Fixing slight delay due to many threads being created

Hello, so I’ve been working on my game lately and I just witnessed a slight delay that occurs for some of the game objects I have. The objects are rotators, so when X seconds pass, these objects rotate 90 degrees. There are two of these objects I’m watching, and they’re set to rotate at the same interval (every 0.5 seconds) However, I’m noticing at random occurrences they’re actually out of sync quite a bit unfortunately.

I figure this is due to the core game loop, which iterates over all the game objects, checks to see if it isn’t currently updating that game object, and if so, call an Update method for that object in a new coroutine to not interrupt the current thread for other object updates.

This is a bit puzzling. I worry the delay could get to the point of actually affecting the rotations I set up for these objects before the game even started. (larger the delay, the less and less accurate they’ll be?)

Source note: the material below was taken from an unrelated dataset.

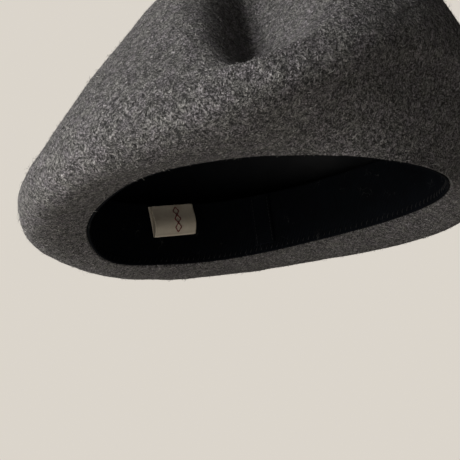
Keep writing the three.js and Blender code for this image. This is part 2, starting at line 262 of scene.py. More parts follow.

One idea I thought of doing was separating these specific objects into another table, then iterating over that specific table before all the other game objects, in hopes of creating more instantaneous updates for those objects to reduce this delay between them. Haven’t tried this though.

Another question
And since I decided to make a post, I figured I’d throw in another question regarding the yield for my core game loop. I’m currently using a wait(), mainly because it runs at most 30 times a second, which I feel is more appropriate for updating all these objects. If I migrate over to a more event-based way of yielding, such as Stepped:Wait(), that should run at most 60 times a second, and this could potentially cause performance issues as to everything running twice as frequently…really not sure as to what the ideal method for yielding the core game loop would be; as it’d crash obviously with no yield in there at all.

Thanks for reading :slight_smile:

if they are each on their own script it could be that the scripts are loading in at different times. So while they may both be waiting the same time. one began before the other.

If they are on the same script then this could be due to multiple parts being moved.

1 Like

I’m using an OOP approach, I should’ve clarified that in the original post. The game objects are being updated from the core game module, and there are OOP instances (tables) created for each game object stored in memory, which the game module accesses to update each object.

Hope that makes sense a bit.

Also, do you have any ideas as to what I could try to negate the delay?

If the parts are in a table and you are iterating through it and changing them, even without a delay a delay is still possible as it wont move onto the next part until the last one has finished. This means that if you look at the first part it moves, and the last. There might be a noticeable gap.

You could create coroutines for each of them, but make sure the coroutines cant start the movement timer until all of them have a coroutine created.

1 Like

In the core game loop, each time an object can be updated a new coroutine is created and then the Update method for that object is called in the coroutine.